Abandonment of procedural norms. Athenian procedural norms had been crumbling for some time. They weakened themselves every time a general was put on trial for losing a battle. They took a major hit in the moral panic that followed the vandalism of the herms. They were further weakened when Anytus bribed a jury (unjust though the accusations against him were), And they took a devastating blow when the Assembly sentenced six generals to death in a single vote. Seen in this light, the execution of Cleophon and the arrest of Strombichides and Dionysodorus may be seen as coming late to the party, and desperate measure to prevent the whole city from dying of starvation. In short, procedural norms were undermined, but this does not seem to have been a major factor.
Political violence. This clearly attended the coup by the 400. Domestic political violence does not appear to have been a significant factor in the Thirty coming to power, although they obviously used a lot of it once they were in power. Rather, it was the threat by the Spartan forced the persuaded Athens to cede power to the Thirty.
Paramilitaries. The Thirty appear to have used a paramilitary (young men noted for their audacity, armed with daggers) to intimidate the Council into executing Theramenes. Aristotle says that they were initially supported by 300 retainers carrying whips, which sounds very much like a paramilitary. The Thirty arrested metics in person, accompanied by some sort of attendants who might be considered a paramilitary. And they forced ordinary citizens into taking part in the arrests. But the takeover had nothing to do with private paramilitaries and everything to do with the presence of the Spartan army and navy. And their power appears to have rested on the regular military, reduced to the cavalry and a few select hoplites, backed by the Spartan garrison. (Aristotle places the Spartan garrison after the execution of Theramenes and the beginning of the Phyle revolt, but all other sources disagree).
The danger lies on the right. Assuming one treats oligarchy as right-wing and populism as "left" (as seems reasonably in Classical Antiquity), this fits. It was the prospective oligarchs, not just the Thirty, but their supporters among the cavalry, who wanted an oligarchy. This is not to let the Athenian "left" off by any means. They blundered into the Sicilian expedition, terrorized Athens' leading citizens in the wake of the herm mutilation, executed six generals by a single vote of the Assembly, and refused peace when they had the opportunity for it. But they were not threatening to dispossess the upper classes. Except in the moral panic over the herms, which was fully squelched when Andocides came forward, they did not punch up in a way the oligarchy even pretended to see as threatening. Which leads to the next point.
Fear is a greater danger than ambition. This does not appear to have been the case in Ancient Greece. There is nothing to suggest that the Thirty or their supporters were acting out of fear. Athens was beaten. No radical reforms were being proposed. The democracy had not done anything even remotely threatening to the oligarchy since the herm panic ten years earlier. Ambition, not fear, was the motivating factor.
The importance of a middle class.
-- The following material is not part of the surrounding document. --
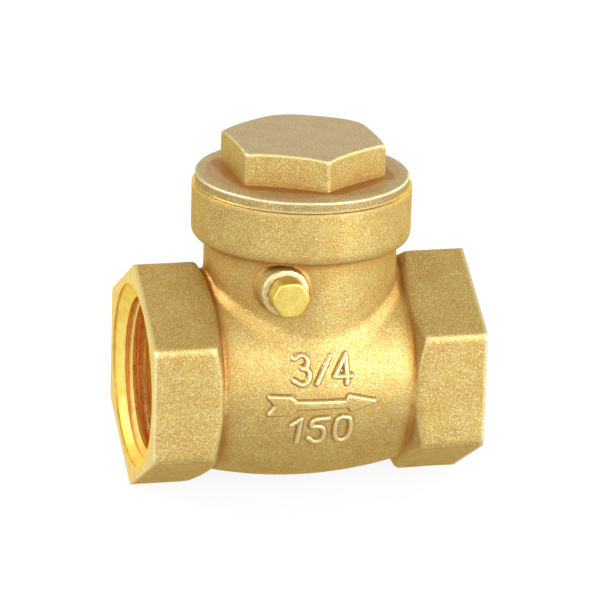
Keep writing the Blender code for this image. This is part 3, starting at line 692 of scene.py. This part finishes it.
def passageCutters():
    # The inlet's bore, the chamber with the seat left standing, the neck and the pin's hole.
    p = passageSizes
    minor, portEnd, boreRadius = portSizes["Minor radius"], p["portEnd"], p["boreRadius"]
    start = [(0, portEnd + overlap), (minor, portEnd + overlap)]
    cone = between((minor, portEnd), (boreRadius, p["taperEnd"]), 10)
    bore = between((boreRadius, p["taperEnd"]), (boreRadius, p["boreCutEnd"]), 11)[1:]
    inlet = turned("inletBore", [*start, *cone, *bore, (0, p["boreCutEnd"])], 96, halfTurn @ alongFlow)
    room = [(minor, portEnd), (p["chamberRadius"], p["chamberEnd"]), (p["chamberRadius"], p["seatFoot"])]
    seat = [(p["seatFootRadius"], p["seatFoot"]), (p["seatRadius"], p["seatFace"]), (0, p["seatFace"])]
    chamber = turned("chamber", [*start, *room, *seat], 96, alongFlow)

    gasket = [(p["gasketRadius"], p["neckCutHigh"]), (p["gasketRadius"], p["gasketFloor"])]
    skirt = [(p["skirtRadius"], p["gasketFloor"]), (p["skirtRadius"], p["skirtFloor"])]
    neck = [(p["neckRadius"], p["skirtFloor"]), (p["neckRadius"], p["neckCutLow"])]
    profile = [(0, p["neckCutHigh"]), *gasket, *skirt, *neck, (0, p["neckCutLow"])]
    neckHollow = turned("neckHollow", profile, 96)
    carve(neckHollow, [brick("seatWall", *seatWallBox)])

    h = pinHoleSizes
    spotFace = [(h["spotFaceRadius"], h["cutEnd"]), (h["spotFaceRadius"], h["spotFace"])]
    plugHole = [(h["plugHoleRadius"], h["spotFace"]), (h["plugHoleRadius"], h["plugHoleEnd"])]
    pinHole = [(h["pinHoleRadius"], h["plugHoleEnd"]), (h["pinHoleRadius"], h["pinHoleEnd"])]
    profile = [(0, h["cutEnd"]), *spotFace, *plugHole, *pinHole, (0, h["pinHoleEnd"])]
    place = Matrix.Translation((pinPlace[0], 0, pinPlace[1])) @ Matrix.Rotation(math.pi / 2, 4, "X")
    return [inlet, chamber, neckHollow, turned("plugHole", profile, 48, place)]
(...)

Does not appear to have been a factor, nor was the issue of radical reforms.
The importance of understanding political parties and a loyal opposition. Political parties in the modern sense did not exist in Classical times, but the Athenians appear to have been beginning, at least, to understand that long-term disagreement was normal, and that opposing politicians could exist within the city, each intending the city's best interests, and not needing to fight. The practice ostracism (banishing the loser of a political dispute) was used for the final time in 415 BC, ten years before the coup, and had not been used for 25 years before that. This was not a case of party strife tearing a community asunder because no one understood that it was normal. In fact, if anyone was unable to tolerate disagreement and party strife, it was the Thirty, hence the deadly split between Critias and Theramenes.
Traits of a right-wing failure of democracy:
Driven by fear, a middle class being squeezed out, and inability to tell radical from moderate reformers: None of these appear to have been at work. The oligarchy simply decided that the democracy had failed altogether and the rightful rulers were seizing power. Critias' motives were even more self serving. He wanted power; others stood in his way; the others must go.
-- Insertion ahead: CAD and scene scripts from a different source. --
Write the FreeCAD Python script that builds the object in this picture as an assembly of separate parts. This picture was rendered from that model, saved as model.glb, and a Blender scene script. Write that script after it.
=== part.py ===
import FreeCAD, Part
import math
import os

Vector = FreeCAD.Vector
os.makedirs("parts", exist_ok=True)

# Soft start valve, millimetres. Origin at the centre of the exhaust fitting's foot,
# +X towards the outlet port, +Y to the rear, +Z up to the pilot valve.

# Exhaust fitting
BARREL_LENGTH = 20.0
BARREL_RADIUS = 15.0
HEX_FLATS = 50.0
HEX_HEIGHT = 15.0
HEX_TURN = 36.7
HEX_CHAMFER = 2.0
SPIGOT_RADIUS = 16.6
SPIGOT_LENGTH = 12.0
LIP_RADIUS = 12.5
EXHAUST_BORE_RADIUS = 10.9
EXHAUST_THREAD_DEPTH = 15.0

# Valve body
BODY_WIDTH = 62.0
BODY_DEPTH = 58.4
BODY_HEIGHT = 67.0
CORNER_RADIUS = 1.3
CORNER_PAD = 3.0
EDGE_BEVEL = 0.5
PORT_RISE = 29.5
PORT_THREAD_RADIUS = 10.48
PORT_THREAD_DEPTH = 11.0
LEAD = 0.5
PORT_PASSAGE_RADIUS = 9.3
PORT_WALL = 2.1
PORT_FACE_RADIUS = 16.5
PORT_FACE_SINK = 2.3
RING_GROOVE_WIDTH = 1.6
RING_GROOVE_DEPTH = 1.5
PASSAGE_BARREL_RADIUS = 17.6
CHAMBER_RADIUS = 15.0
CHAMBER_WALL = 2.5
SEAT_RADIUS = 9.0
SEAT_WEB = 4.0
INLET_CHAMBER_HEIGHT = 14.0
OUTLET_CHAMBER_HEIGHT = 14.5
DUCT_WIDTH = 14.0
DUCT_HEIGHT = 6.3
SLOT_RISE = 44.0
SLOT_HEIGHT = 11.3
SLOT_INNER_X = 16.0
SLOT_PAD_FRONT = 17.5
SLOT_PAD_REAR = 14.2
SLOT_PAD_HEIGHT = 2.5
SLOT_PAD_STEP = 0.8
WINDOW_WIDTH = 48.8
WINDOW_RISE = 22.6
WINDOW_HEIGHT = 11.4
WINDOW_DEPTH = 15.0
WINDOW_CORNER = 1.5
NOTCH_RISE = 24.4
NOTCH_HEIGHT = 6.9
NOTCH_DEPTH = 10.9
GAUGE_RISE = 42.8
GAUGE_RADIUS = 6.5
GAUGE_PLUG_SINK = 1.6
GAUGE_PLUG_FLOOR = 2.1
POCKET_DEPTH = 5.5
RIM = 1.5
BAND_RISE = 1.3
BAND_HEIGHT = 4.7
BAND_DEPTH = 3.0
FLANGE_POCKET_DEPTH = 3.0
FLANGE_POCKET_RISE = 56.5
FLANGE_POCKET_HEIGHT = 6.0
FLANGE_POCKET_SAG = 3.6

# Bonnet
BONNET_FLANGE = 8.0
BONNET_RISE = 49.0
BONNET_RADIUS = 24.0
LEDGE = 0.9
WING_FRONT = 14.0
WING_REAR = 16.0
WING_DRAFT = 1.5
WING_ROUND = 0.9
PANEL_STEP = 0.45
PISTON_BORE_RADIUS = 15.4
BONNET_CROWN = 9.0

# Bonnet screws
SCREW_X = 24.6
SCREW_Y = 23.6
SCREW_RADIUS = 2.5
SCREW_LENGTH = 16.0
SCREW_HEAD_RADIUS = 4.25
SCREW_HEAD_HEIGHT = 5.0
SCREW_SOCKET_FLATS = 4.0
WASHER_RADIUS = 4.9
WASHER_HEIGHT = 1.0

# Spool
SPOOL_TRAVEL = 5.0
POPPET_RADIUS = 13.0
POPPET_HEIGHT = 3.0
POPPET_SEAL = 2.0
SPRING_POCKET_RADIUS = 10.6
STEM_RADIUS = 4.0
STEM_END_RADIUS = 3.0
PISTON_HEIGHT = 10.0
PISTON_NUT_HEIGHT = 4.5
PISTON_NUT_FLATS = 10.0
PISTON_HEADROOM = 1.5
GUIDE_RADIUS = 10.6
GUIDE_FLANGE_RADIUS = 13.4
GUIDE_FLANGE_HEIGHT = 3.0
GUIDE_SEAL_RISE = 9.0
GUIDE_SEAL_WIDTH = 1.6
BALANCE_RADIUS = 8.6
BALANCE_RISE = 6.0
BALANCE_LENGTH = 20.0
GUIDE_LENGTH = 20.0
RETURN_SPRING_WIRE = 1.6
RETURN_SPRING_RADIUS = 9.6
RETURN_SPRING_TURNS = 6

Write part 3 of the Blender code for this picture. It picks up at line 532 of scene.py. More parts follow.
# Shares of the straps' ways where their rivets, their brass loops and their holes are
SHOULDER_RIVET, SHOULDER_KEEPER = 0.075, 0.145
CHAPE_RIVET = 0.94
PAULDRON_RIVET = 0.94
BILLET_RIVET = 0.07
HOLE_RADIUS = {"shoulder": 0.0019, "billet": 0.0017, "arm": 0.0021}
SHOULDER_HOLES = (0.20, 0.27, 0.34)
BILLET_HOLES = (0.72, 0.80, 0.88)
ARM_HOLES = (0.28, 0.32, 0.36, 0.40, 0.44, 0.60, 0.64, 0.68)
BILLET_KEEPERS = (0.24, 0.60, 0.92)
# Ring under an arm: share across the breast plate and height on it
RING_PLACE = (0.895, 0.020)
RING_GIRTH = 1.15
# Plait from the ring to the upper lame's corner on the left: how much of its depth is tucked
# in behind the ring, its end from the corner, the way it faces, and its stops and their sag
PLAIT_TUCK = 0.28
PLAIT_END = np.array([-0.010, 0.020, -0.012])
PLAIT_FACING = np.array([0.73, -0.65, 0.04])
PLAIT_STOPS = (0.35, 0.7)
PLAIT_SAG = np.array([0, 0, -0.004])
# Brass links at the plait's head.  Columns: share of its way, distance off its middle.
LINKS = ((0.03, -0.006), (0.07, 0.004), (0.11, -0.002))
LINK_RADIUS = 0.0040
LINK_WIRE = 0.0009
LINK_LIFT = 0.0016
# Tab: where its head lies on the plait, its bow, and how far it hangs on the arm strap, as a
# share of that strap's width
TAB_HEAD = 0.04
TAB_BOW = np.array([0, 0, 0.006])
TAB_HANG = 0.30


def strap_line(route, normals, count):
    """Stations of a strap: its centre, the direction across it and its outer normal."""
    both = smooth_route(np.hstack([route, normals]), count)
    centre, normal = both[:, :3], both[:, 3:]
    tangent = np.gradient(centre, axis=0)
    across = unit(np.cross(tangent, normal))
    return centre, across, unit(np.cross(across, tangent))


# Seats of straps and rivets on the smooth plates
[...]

Not dependent on a charismatic leader: It is hard to say whether Critias was a charismatic leader. Certainly, although he was not a sole dictator, he was a strong leader and not first among equals.
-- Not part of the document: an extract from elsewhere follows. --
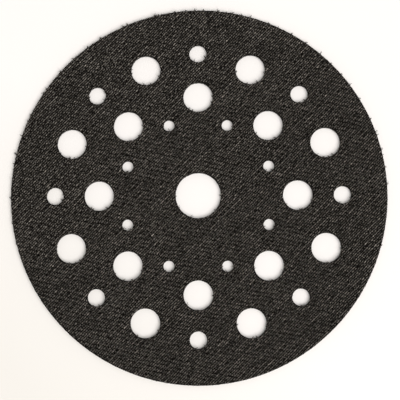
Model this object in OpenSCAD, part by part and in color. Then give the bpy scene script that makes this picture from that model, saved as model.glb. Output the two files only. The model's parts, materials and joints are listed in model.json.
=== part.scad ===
// Multi-hole hook-and-loop pad saver for a 125 mm random orbital sander.
// The disc is a laminate: a woven hook fabric is bonded back to back to a knitted loop fabric, and
// the blank and all its holes are cut through every layer at once.
// The origin is the centre of the loop face. +Z points out of the hook face, and +X runs through
// one hole of the inner dust ring.

/* [Disc] */
// Outside diameter of the disc
disc_d = 123; // [110:0.5:127]

/* [Loop fabric, the side that grips the backing pad] */
// Height of the brushed loops
loop_pile_t = 0.70; // [0.4:0.05:1.5]
// Thickness of the knitted ground that carries the loops
loop_knit_t = 0.30; // [0.15:0.05:0.6]
// Thickness of the binder that locks the loops' feet
loop_binder_t = 0.10; // [0.05:0.01:0.3]

/* [Bond between the two fabrics] */
// Thickness of the hot-melt film
film_t = 0.15; // [0.05:0.01:0.5]

/* [Hook fabric, the side that grips the abrasive] */
// Thickness of the binder that locks the hooks' roots
hook_binder_t = 0.10; // [0.05:0.01:0.3]
// Thickness of the woven ground that carries the hooks
hook_weave_t = 0.35; // [0.2:0.05:0.6]
// Height of the monofilament hooks
hook_pile_t = 0.80; // [0.5:0.05:1.5]

/* [Centre hole] */
// Diameter of the hole for the pad screw's head
centre_d = 15; // [8:0.5:20]

/* [Dust holes] */
// Diameter of a main dust hole, on both main rings
port_d = 9.8; // [8:0.1:10]
// Pitch circle of the inner main ring
inner_pcd = 65; // [62:0.5:66]
// Pitch circle of the outer main ring
outer_pcd = 90; // [88:0.5:92]
// Diameter of a small dust hole near the rim
rim_port_d = 5.8; // [4.5:0.1:6.5]
// Pitch circle of the small dust holes near the rim
rim_pcd = 94; // [92:0.5:96]
// Diameter of a vent hole near the centre
vent_d = 3.8; // [2.5:0.1:4]
// Pitch circle of the vent holes near the centre
vent_pcd = 50; // [46:0.5:52]

/* [Hidden] */
$fn = 120;

ring_count = 8;                 // holes on every ring
ring_step = 360 / ring_count;
half_step = ring_step / 2;      // the outer main ring and the vents sit between the other holes
through = 1;                    // how far a cutter runs past each face

// The faces between the layers, counted up from the loop face
loop_knit_z = loop_pile_t;
loop_binder_z = loop_knit_z + loop_knit_t;
film_z = loop_binder_z + loop_binder_t;
hook_binder_z = film_z + film_t;
hook_weave_z = hook_binder_z + hook_binder_t;
hook_pile_z = hook_weave_z + hook_weave_t;
total_t = hook_pile_z + hook_pile_t;

// One upright cutter, long enough for every layer
module cutter(d) {
    translate([0, 0, -through])
        cylinder(d = d, h = total_t + 2 * through);
}

// A ring of equal holes on one pitch circle, the first at the angle given
module hole_ring(pcd, d, first) {
    for (k = [0 : ring_count - 1])
        rotate([0, 0, first + k * ring_step])
            translate([pcd / 2, 0, 0])
                cutter(d);
}

module all_holes() {
    cutter(centre_d);
    hole_ring(vent_pcd, vent_d, half_step);
    hole_ring(inner_pcd, port_d, 0);
    hole_ring(outer_pcd, port_d, half_step);
    hole_ring(rim_pcd, rim_port_d, 0);
}

// One layer of the laminate, from height z upwards
module layer(z, t) {
    difference() {
        translate([0, 0, z])
            cylinder(d = disc_d, h = t);
        all_holes();
    }
}

// Brushed loops, which lie on the sander's backing pad
module loop_pile() {
    color("#2b2927") layer(0, loop_pile_t);
}

// Warp-knitted ground of the loop fabric
module loop_knit() {
    color("#242220") layer(loop_knit_z, loop_knit_t);
}

// Binder on the back of the loop fabric
module loop_root_binder() {
    color("#1c1b1a") layer(loop_binder_z, loop_binder_t);
}

// Hot-melt film that joins the two fabrics
module laminating_film() {
    color("#38342f") layer(film_z, film_t);
}

// Binder on the back of the hook fabric
module hook_root_binder() {
    color("#1c1b1a") layer(hook_binder_z, hook_binder_t);
}

// Ribbed woven ground of the hook fabric
module hook_weave() {
    color("#262421") layer(hook_weave_z, hook_weave_t);
}

// The space that the rows of monofilament hooks fill, as one closed solid
module hook_pile() {
    color("#34302c") layer(hook_pile_z, hook_pile_t);
}

loop_pile();
loop_knit();
loop_root_binder();
laminating_film();
hook_root_binder();
hook_weave();
hook_pile();
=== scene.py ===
"""Looks of a multi-hole hook-and-loop pad saver for a 125 mm random orbital sander.

The disc lies loop side down. Its rows of monofilament hooks, the ribs of the weave that carries
them, the brushed loops below and the frayed fibres at every cut edge are all real geometry.
"""

import json
import math

import bpy
import numpy as np
from mathutils import Matrix, Vector

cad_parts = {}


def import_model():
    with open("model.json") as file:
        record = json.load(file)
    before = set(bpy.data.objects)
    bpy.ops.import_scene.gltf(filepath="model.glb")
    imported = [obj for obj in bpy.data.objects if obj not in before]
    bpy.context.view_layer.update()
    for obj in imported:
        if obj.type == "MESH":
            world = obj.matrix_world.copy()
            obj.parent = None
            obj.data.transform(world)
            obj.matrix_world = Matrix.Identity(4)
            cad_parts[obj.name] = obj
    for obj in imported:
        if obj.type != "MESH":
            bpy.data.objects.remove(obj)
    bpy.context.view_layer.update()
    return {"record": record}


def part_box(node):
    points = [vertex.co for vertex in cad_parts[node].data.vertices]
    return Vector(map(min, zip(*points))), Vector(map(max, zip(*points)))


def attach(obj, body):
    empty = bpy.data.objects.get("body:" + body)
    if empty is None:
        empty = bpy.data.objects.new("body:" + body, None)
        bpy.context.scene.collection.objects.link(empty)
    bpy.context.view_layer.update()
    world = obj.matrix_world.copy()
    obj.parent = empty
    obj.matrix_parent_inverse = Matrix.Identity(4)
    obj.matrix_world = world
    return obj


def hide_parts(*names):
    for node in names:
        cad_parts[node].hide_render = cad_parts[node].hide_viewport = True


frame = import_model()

MM = 0.001

# ---------------------------------------------------------------- sizes, from the frame

MOUNTS = {m["name"]: m for m in frame["record"]["mounts"]}
DISC_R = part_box("hook_weave")[1].y
WEAVE_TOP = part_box("hook_weave")[1].z
WEAVE_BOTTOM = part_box("hook_weave")[0].z
HOOK_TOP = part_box("hook_pile")[1].z
LOOP_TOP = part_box("loop_pile")[1].z
KNIT_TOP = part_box("loop_knit")[1].z

HALF_STEP = math.pi / 8  # the outer main ring and the vents sit between the other holes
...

Triggered by economic crisis or military defeat: Actually, the Thirty coming to power could not strictly be said to have been "triggered" by anything, since that suggests a strong underlying predisposition in that direction. The Thirty were not "triggered" by military defeat in the same way that the 400 were; they were installed by an invading army.
Conclusion: Once again, whatever its merits in modern times, and even in Ancient Rome, my model just doesn't seem to work in Ancient Greece. Oligarchy was seen as much more legitimate then than it is now. As a result, oligarchs did not just lash out in fear when they saw their prerogatives threatened; they acted openly out of desire for power and the belief that oligarchy was morally superior to democracy. The reign of the Thirty put an end to oligarchic plots in Athens precisely because its casualties included the oligarchs' claim to any sort of moral authority.